The Jesuit who is so hopeful of Anglican re-union that he will not allow his favourite pupil to join the Church of Rome is called Sancta Clara. There was a Father Sancta Clara in those days, who is peculiarly well remembered among English Catholics as the greatest writer we had between Stapleton and Newman, less acute than the one, less eloquent than the other, more learned than either; remarkable for opinions so conciliatory as to resemble those of his imaginary namesake, and to make him the originator and suggester of No. XC.; remarkable also for the extreme difficulty of getting his books. But he was a Franciscan, not a Jesuit, a scholar, not an intriguer; and his name was not Hall, but Davenport.
This is surely a wilful and wanton confusion of persons, times, and things. It destroys confidence in the writer's carefulness or knowledge, gives a tone of unreality, and makes one feel that the whole is out of keeping.
The book depicts the religious strivings of the age so far as the hero would come in contact with them, keeping a sort of syncretism[[171]] in view. Some of the most remarkable currents of thought are left out of sight, and others, which were not within reach, are introduced by a tyrannical use of time and space. The Rosicrucians can hardly have been talked about in England within twenty years after the Fama appeared. The Quietists had not appeared in Rome under Innocent the Tenth. The wonderful teaching of Bohme, which did reach us under Charles the First, is not alluded to; and Inglesant lives in the same house with Van Helmont, and never discovers that he is more than a physician. The most intense religious force of all that which prevailed during Inglesant's English career, Independency, is nowhere named, as well as I remember. The writer does not differentiate Puritans. He lumps Arminian with Predestinarian, the man who looks on Schism with the horror felt by Baxter and the man who made Schism a principle of organisation. Monarchy, he tells us, was restored because the Puritans hated the tyranny of Cromwell. It was restored, because Presbyterians would not stand being oppressed by Congregationalists; and for another reason which was discovered by Harrington,[[172]] and may still be discovered in his Works. We are introduced to Hobbes and to More—Hobbes much better drawn than More—but we never meet Chillingworth, and though at one time very near to Hammond we do not hear him. Ussher offering terms to Presbyterians, Baxter seeking for peace with Prelacy, Bramhall holding out a hand to Gallicans, Leighton consorting with Jansenists—all this good and apt material is disdained. Instead of the original thinkers among the English Catholics—Barnes, Holden, Davenport, White, Caron, Serjeant, Walshe—we have only Cressy, by way of a foil to the Jesuits, and with a vague reminiscence of a page in the writings of an Edgbaston neighbour. Of the efforts making in France and Holland to mitigate Calvinism, and in Germany to tone down the dogma of Augsburg, not a word. Lutherans only appear in order to be saddled with a doctrine by which they would be sorry to stand or fall. Jansenism, odious, probably, to the author, is not displayed; and the definition of the Oratorian spirit as contrasted with Benedictine and Jesuit, is quite inadequate.
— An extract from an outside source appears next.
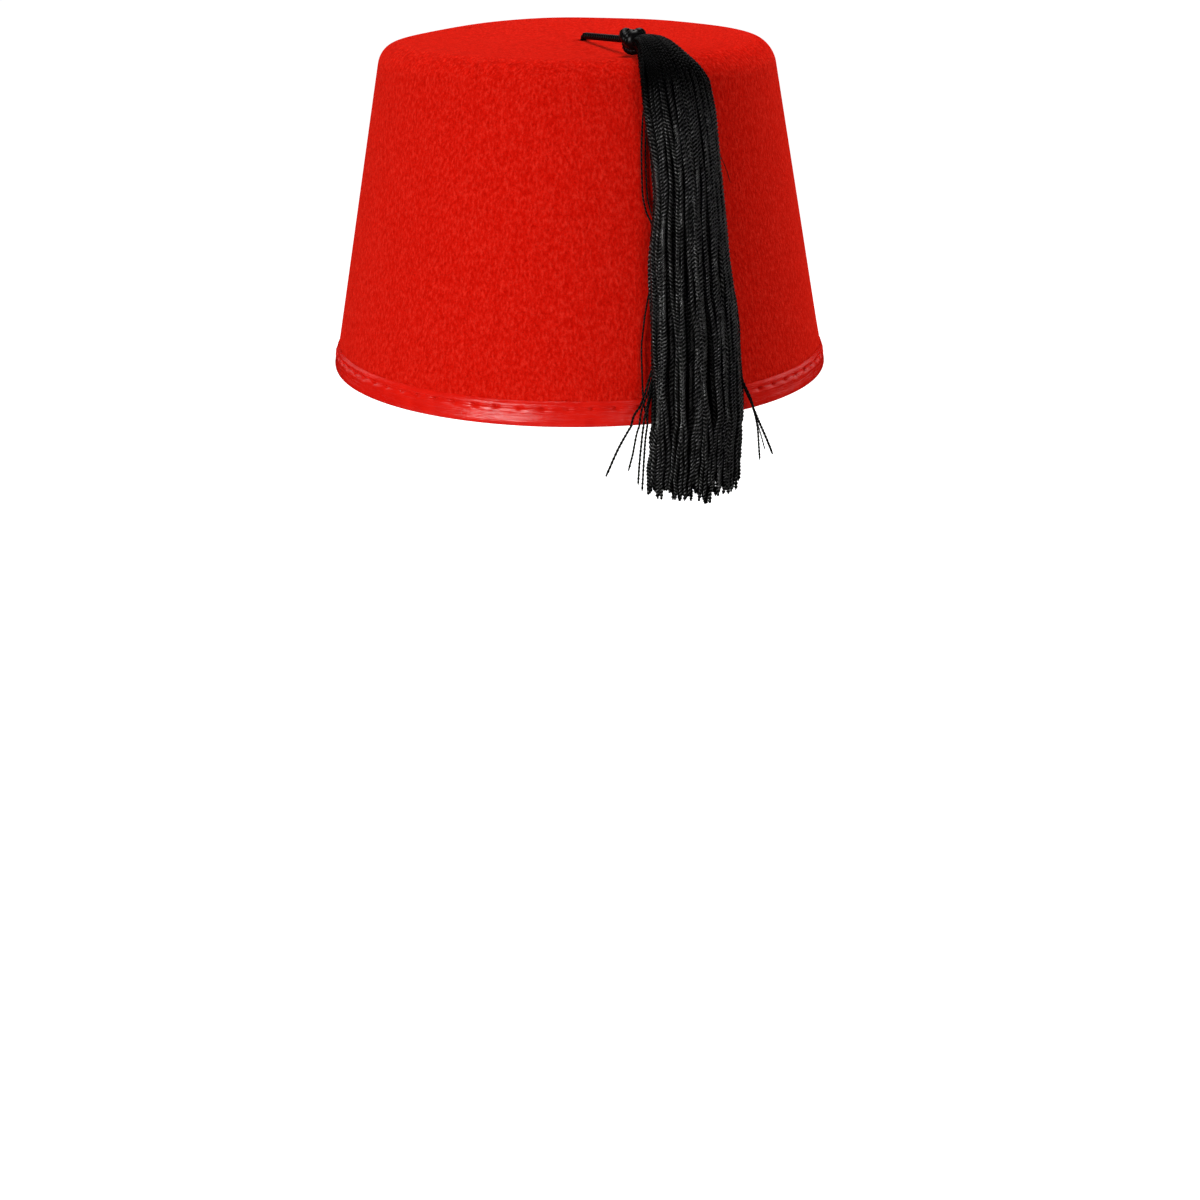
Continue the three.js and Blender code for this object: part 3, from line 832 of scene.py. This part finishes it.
def skein_point(path, across, layer, radius):
    """A point of the skein. Its angle runs from the left edge to the right one with
    across. Its height is rest + lift + thickness (edge + swell), where the swell is
    layer sqrt(1 - across^2), times 1 - edge above the widest place and edge below it.
    Edges and thickness are drawn in by the thread's radius."""
    left_edge, right_edge, thick, edge, lift = [smooth_table(SKEIN[:, 0], column, path, ROUNDING)
                                                for column in SKEIN[:, 1:].T]
    half, deep, _, _ = felt_row(path)
    middle, spread = np.radians((left_edge + right_edge) / 2), np.radians((right_edge - left_edge) / 2)
    reach = np.hypot(half * np.cos(middle), deep * np.sin(middle))
    spread = np.maximum(spread - radius / reach, 0.2 * spread)
    swell = layer * np.sqrt(np.clip(1 - across ** 2, 0, 1))
    swell = swell * np.where(swell > 0, 1 - edge, edge)
    body = np.maximum(thick * MM - 2 * radius, 1 * MM)
    return felt_point(path, middle + spread * across,
                      SKEIN_REST + radius + lift * MM + body * (edge + swell))


def tip_height(across):
    """How far below the rim the threads end, in metres, at a place across the skein."""
    places = [-1, -0.86, -0.74, -0.6, -0.5, -0.22, 0.16, 0.24, 0.34, 0.64, 0.86, 0.95, 1]
    drops = [22.0, 23.8, 25.2, 18.5, 24.8, 25.4, 25.4, 27.6, 25.2, 24.8, 25.0, 20.5, 17.5]
    return np.interp(across, places, drops) * MM


# %% [markdown]
# The threads of a layer start evenly spaced and are then drawn together in clumps, with
# dark gaps between them, as hanging threads do. A few waves of their own move each thread
# sideways and in and out.

# %% Threads of the skein
THREAD_R = 0.78 * MM
TWIST = 2.5 * MM
THREAD_STEPS = 420
LOWEST_PATH = 3.97
FULL_WIDTH = 19.5  # degrees across the skein where a thread has its whole radius
CORE_ANGLE, CORE_LIFT = np.radians(25.0), -60 * MM  # a line deep in the hat behind the skein


def wandering(count, grid, lengths, heights):
    """Smooth wandering for each of count threads: a sum of sine waves over the grid, with
    random phases and lengths near those given."""
    total = np.zeros((count, len(grid)))
    for length, height in zip(lengths, heights):
        rate = 2 * np.pi / (length * rng.uniform(0.8, 1.25, count))
        total += height * rng.uniform(0.5, 1.2, count)[:, None] * np.sin(
            rate[:, None] * grid + rng.uniform(0, 2 * np.pi, count)[:, None])
    return total


def skein_threads(count, layer, reach, drawn, wander, swollen=1.0):
    """Lines of one layer's threads, dense along the path, their radius at each point and
    their outward side, away from a line deep in the hat. Across = even places, drawn
    towards their clump's middle by a share that changes along the way, plus waves. The
    radius follows the room that the skein has."""
    base = np.linspace(-reach, reach, count)
    clump = np.cumsum(rng.uniform(0, 1, count) < 0.3)
    middle = np.array([base[clump == c].mean() for c in clump])
    ends = 3 + tip_height(base) / TASSEL_DROP + rng.normal(0, 0.03, count)
    ends -= rng.uniform(0.04, 0.16, count) * (rng.uniform(0, 1, count) < 0.3)
    if layer < 1:
        ends -= rng.uniform(0, 0.09, count)
    grid = np.linspace(0, 1, THREAD_STEPS)
    path = SKEIN_START + (np.minimum(ends, LOWEST_PATH)[:, None] - SKEIN_START) * grid
    open_up = smooth_step(path, 1.5, 2.4)
    gathered = 1 - 0.7 * smooth_step(path, 2.85, 3.2)
    pull = drawn * (0.65 + 0.35 * np.sin(grid * 9 + 2.1 * clump[:, None])) * open_up * gathered
    across = base[:, None] + (middle - base)[:, None] * pull
    sideways = wandering(count, grid, [0.6, 0.27, 0.1], [wander, wander * 0.6, wander * 0.45])
    across = across + sideways * (0.25 + 0.75 * open_up) * (0.4 + 0.6 * gathered)
    across = np.clip(across, -1, 1)
    depth = layer + wandering(count, grid, [0.35, 0.15, 0.07], [0.05, 0.04, 0.03]) * open_up
    depth = np.clip(depth, -1, 1)
    width = smooth_table(SKEIN[:, 0], SKEIN[:, 2] - SKEIN[:, 1], path, ROUNDING)
    room = np.clip(np.sqrt(width / FULL_WIDTH), 0.5, 1)
    radius = swollen * THREAD_R * room * rng.uniform(0.94, 1.06, count)[:, None]
    lines = skein_point(path, across, depth, radius)
    return lines, radius, lines - felt_point(path, CORE_ANGLE + 0 * path, CORE_LIFT)


def thread_piece(name, lines, radius, out, sides, per_turn, depth, finish):
    """Threads as twisted tubes with as many rings in each turn of the twist as given.
    The last rings narrow a little, as a cut end does."""
    length = np.linalg.norm(np.diff(lines, axis=1), axis=2).sum(1)
    points, run, old_run = resample(lines, max(12, int(length.max() / TWIST * per_turn)))
    many = len(lines)

    def carried(values):
        """Values at the old points, read at the new ones."""
        return np.stack([np.interp(run[k], old_run[k], values[k]) for k in range(many)])

    outward = np.stack([carried(out[..., axis]) for axis in range(3)], axis=-1)
    cut_end = 0.55 + 0.45 * smooth_step(run[:, -1:] - run, 0, 1.2 * MM)
    hand = np.where(rng.uniform(0, 1, many) < 0.72, 1, -1)
    pitch = TWIST * rng.uniform(0.88, 1.15, many) * hand
    start = rng.uniform(0, 6.28, (many, 1))
    phase = start + 1.1 * np.sin(run / (4.5 * MM) + rng.uniform(0, 6.28, (many, 1)))
    rings = twisted_rings(points, run, carried(radius) * cut_end, outward, sides, 2, pitch, phase, depth)
    piece = tube_piece(name, rings, finish, run)
    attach(piece, "root")
    return piece


outer_threads = skein_threads(25, layer=1.0, reach=0.985, drawn=0.5, wander=0.04)
halves = {"tassel_threads_outer_a": slice(0, None, 2), "tassel_threads_outer_b": slice(1, None, 2)}
outer = [thread_piece(name, *[part[half] for part in outer_threads], sides=8, per_turn=8, depth=0.62,
                      finish=thread_black) for name, half in halves.items()]
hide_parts("tassel")
# The second and inner layers take the darker copy, painted shade for threads deep in the skein
second_threads = skein_threads(25, layer=0.7, reach=0.95, drawn=0.3, wander=0.04)
thread_piece("tassel_threads_second", *second_threads, sides=8, per_turn=6, depth=0.62,
             finish=inner_black_painted_shade)
inner_threads = [skein_threads(24, layer=0.42, reach=0.93, drawn=0.05, wander=0.025, swollen=1.25),
                 skein_threads(23, layer=0.08, reach=0.92, drawn=0.05, wander=0.025, swollen=1.3)]
inner_threads = [np.concatenate(parts) for parts in zip(*inner_threads)]
thread_piece("tassel_threads_inner", *inner_threads, sides=6, per_turn=3, depth=0.35,
             finish=inner_black_painted_shade)
back_threads = skein_threads(23, layer=-0.92, reach=0.94, drawn=0.2, wander=0.04, swollen=1.1)
thread_piece("tassel_threads_back", *back_threads, sides=8, per_turn=4, depth=0.45,
             finish=thread_black)

# %% [markdown]
# Some threads have come loose from the skein. They lie just off its edges on the wall and
# fan out below, thinner than the rest, because they are single plies. Each follows its own
# few points over the felt, told in three lists: path, degrees from the front, and lift in
# millimetres. The number before them is its radius as a share of a whole thread's.

# %% Loose threads
LOOSE = [
    # left of the skein, from its upper part down
    (0.5, [1.93, 2.04, 2.11, 2.21, 2.3, 2.36, 2.41, 2.52],
     [18.6, 17.4, 16.5, 15.8, 15.6, 16.1, 17.3, 18.6], [1.6, 1.4, 1.2, 1.2, 1.2, 1.4, 2.2, 3]),
    (0.4, [2, 2.05, 2.13, 2.21, 2.3, 2.36, 2.42, 2.5],
     [19, 18.1, 17.4, 16.9, 16.8, 17.3, 18.3, 19.6], [1.6, 1.3, 1, 1, 1, 1.2, 2.2, 3]),
    (0.5, [2.52, 2.59, 2.64, 2.72, 2.79, 2.87, 2.93, 3],
     [18, 16.4, 15.3, 14.1, 13.5, 13.4, 13.4, 13.9], [2.4, 1.6, 1.5, 1.5, 1.5, 1.6, 2.2, 3]),
    (0.65, [2.78, 2.85, 2.89, 2.94, 2.99, 3.19, 3.52],
     [17, 14.9, 13.8, 12.4, 10.4, 7.9, 5.1], [3, 3.6, 4, 4, 4, 4, 3.6]),
    (0.55, [2.8, 2.88, 2.93, 2.97, 3.07, 3.28, 3.47],
     [16.5, 14.7, 13.3, 12.3, 11.4, 10.6, 9.7], [3, 4, 4, 4, 4, 4, 3.8]),
    (0.6, [2.84, 2.91, 2.96, 3.02, 3.24, 3.43, 3.63],
     [16, 14.4, 13.4, 12.7, 12.2, 11.9, 11.7], [3, 4, 4.2, 4.2, 4.2, 4, 3.8]),
    (0.6, [2.86, 2.93, 2.98, 3.13, 3.35, 3.53, 3.7],
     [16, 14.4, 13.7, 13.2, 12.9, 12.7, 12.5], [3, 3.6, 4, 4, 4, 4, 4]),
    # right of it, from its upper part down
    (0.55, [2.24, 2.29, 2.35, 2.4, 2.45, 2.51, 2.56, 2.64],
     [34.8, 36, 36.6, 37.1, 36.9, 37.1, 37.4, 36.4], [2.6, 1.9, 1.5, 1.5, 1.5, 1.5, 1.8, 2.6]),
    (0.55, [2.57, 2.62, 2.68, 2.74, 2.8, 2.86, 2.91, 2.99],
     [36.6, 37.7, 38.4, 38.5, 38.1, 37.8, 37.4, 36.4], [2.4, 1.6, 1.5, 1.5, 1.5, 1.6, 2.2, 3]),
    (0.65, [2.8, 2.88, 2.92, 2.99, 3.16, 3.36, 3.55],
     [34.8, 36, 36.8, 38.6, 40.5, 42.7, 44.9], [3, 3.6, 4, 4, 4, 4, 3.6]),
    (0.55, [2.88, 2.95, 3, 3.09, 3.22, 3.4, 3.57],
     [35.6, 37.3, 38.5, 39.2, 39.8, 40.3, 40.8], [3.6, 4, 4.2, 4.2, 4.2, 4, 3.8]),
    (0.35, [3.04, 3.09, 3.2, 3.33, 3.47],
     [38.9, 39.2, 40.1, 41.2, 42.2], [4.4, 4.4, 4.2, 4, 4]),
    # one fine hair at the upper right
    (0.2, [2.12, 2.19, 2.23, 2.27, 2.31],
     [34, 36.1, 38, 39.8, 41], [3.4, 2.6, 2, 1.4, 0.9]),
]
LOOSE_STEPS = 240
even = np.linspace(0, 1, LOOSE_STEPS)
loose_lines, loose_radius = [], []
for size, *columns in LOOSE:
    chosen = catmull_rom(np.array(columns).T, per_span=30)
    path, degrees, lift = [np.interp(even, np.linspace(0, 1, len(chosen)), column) for column in chosen.T]
    loose_lines.append(felt_point(path, np.radians(degrees), lift * MM))
    loose_radius.append(np.full(LOOSE_STEPS, size * THREAD_R))
loose_lines, loose_radius = np.array(loose_lines), np.array(loose_radius)
loose_out = loose_lines - np.array([0, 0, 0.05])
thread_piece("tassel_threads_loose", loose_lines, loose_radius, loose_out, sides=6, per_turn=6, depth=0.4,
             finish=loose_black)

# %% [markdown]
# ## Floor, light and background
# The hat is worn or held up, so it isn't stood on anything: the floor lies well below it.
# Floor and room are pale and only there to be seen. The hat is lit by lamps alone. The
# strongest stands low at the left in front, so the tassel shades the felt on its right,
# and one above lights the flat top. Weaker ones stand at the right and behind, and one
# low down gives the light that a pale floor throws up into the hat. The two at the sides
# behind are in two parts each, and only the weaker part shows in the glossy tape.

# %% Floor and lights
floor_white = Finish("floor_white", (0.75, 0.75, 0.75), 0.9, Specular_IOR_Level=0.0,
                     Emission_Color=(1.0, 1.0, 1.0, 1.0), Emission_Strength=1.05)
FLOOR_Z = -0.5
FLOOR_HALF = 30
corners = [(x * FLOOR_HALF, y * FLOOR_HALF, FLOOR_Z) for x, y in [(-1, -1), (1, -1), (1, 1), (-1, 1)]]
floor_mesh = bpy.data.meshes.new("floor")
floor_mesh.from_pydata(corners, [], [(0, 1, 2, 3)])
floor = bpy.data.objects.new("floor", floor_mesh)
floor.data.materials.append(floor_white.material)
bpy.context.scene.collection.objects.link(floor)
floor.visible_diffuse = False
floor.visible_glossy = False

world = bpy.data.worlds.new("pale_room")
world.use_nodes = True
background = world.node_tree.nodes["Background"]
background.inputs["Color"].default_value = (1, 1, 1, 1)
background.inputs["Strength"].default_value = 1.0
bpy.context.scene.world = world
world.cycles_visibility.diffuse = False
world.cycles_visibility.glossy = False
bpy.context.scene.view_settings.view_transform = "Standard"

HAT_MIDDLE = (0, 0, 0.05)


def area_light(name, place, size, power, target=HAT_MIDDLE, mirrored=True):
    """A square lamp at a place, facing a target, not seen by the camera itself. Light on
    a surface facing it falls off as power / distance squared. One that isn't mirrored
    gives soft light only, with no highlights on glossy pieces."""
    data = bpy.data.lights.new(name, "AREA")
    data.shape = "SQUARE"
    data.size = size
    data.energy = power
    lamp = bpy.data.objects.new(name, data)
    lamp.location = place
    away = Vector(place) - Vector(target)
    lamp.rotation_mode = "QUATERNION"
    lamp.rotation_quaternion = away.to_track_quat("Z", "Y")
    lamp.visible_camera = False
    lamp.visible_glossy = mirrored
    bpy.context.scene.collection.objects.link(lamp)


area_light("key_left", (-1.2, -1.43, 0.3), 0.7, 29)
area_light("front_right", (1.2, -1.5, 0.5), 1.0, 7.5)
area_light("rim_right", (1.5, 0.9, 0.5), 1.0, 19, mirrored=False)
area_light("sheen_right", (1.4, 0.84, 0.47), 0.93, 1.8)
area_light("rim_left", (-1.5, 1.3, 0.6), 1.0, 4.5, mirrored=False)
area_light("sheen_left", (-1.4, 1.21, 0.56), 0.93, 1.5)
area_light("over", (0.0, 0.4, 1.8), 1.0, 31, target=(0, 0, 0.1))
area_light("back_top", (0.2, 1.6, 1.5), 1.2, 8, target=(0, 0, 0.08))
area_light("bounce", (0.0, 0.0, -0.48), 2.4, 15, target=(0, 0.001, 0.05), mirrored=False)
print("lamps:", len(bpy.data.lights))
Mysticism and High Church Anglicanism are so highly favoured that the hero, when the Jesuit relaxes his grasp, acquiesces in both. At Rome he is a hearty Molinosist. Driven from Rome he is a hearty Anglican. Perhaps Malebranche or Fenelon might have facilitated the transition from Petrucci to Norris and Nelson and Ken. But there is no transition. The passage is made by the help of no subtler agency than a Newhaven smack. The thing is unexplained, inartistic, inorganic, but quite consistent with the drifting nature of Inglesant. Coming to more debatable ground I proceed with greater diffidence: Who sat for the profane and sceptical Cardinal? There is some likeness to Retz, without his genius or any premonition of the change which, in Inglesant's time, came over him. But it would be an unpardonable error to paint an Italian prelate with colours owned by a Frenchman. I suspect the author of having no authority for this description, both because his account of the Conclave is so superficial, and for the following reason. Rinuccini, alluding to persecution, goes back a century for an example, to a foreign country and a hostile church. One later instance occurs to his company, but he rejects it. Evidently, he thinks that there is nothing of the sort nearer at hand. If, he says, they once commenced to burn at Rome, they would not know where to stop.
An account of Catholicism which assumes that, in the middle of the seventeenth century, Rome had not commenced to burn, is an account which studiously avoids the real and tragic issues of the time. The part of Hamlet is omitted, by desire. For when Rinuccini spoke, the fires of the Roman Inquisition were, indeed, extinct, but had been extinguished in his lifetime, under the preceding pontificate, having burnt for nearly a century. Familiar instances must have been remembered by his hearers; and they had read in the most famous theological treatise of the last generation, by what gradation of torments a Protestant ought to die. They knew that whoever obstructed the execution of that law forfeited his life, that the murder of a heretic was not only permitted but rewarded, that it was a virtuous deed to slaughter Protestant men and women, until they were all exterminated.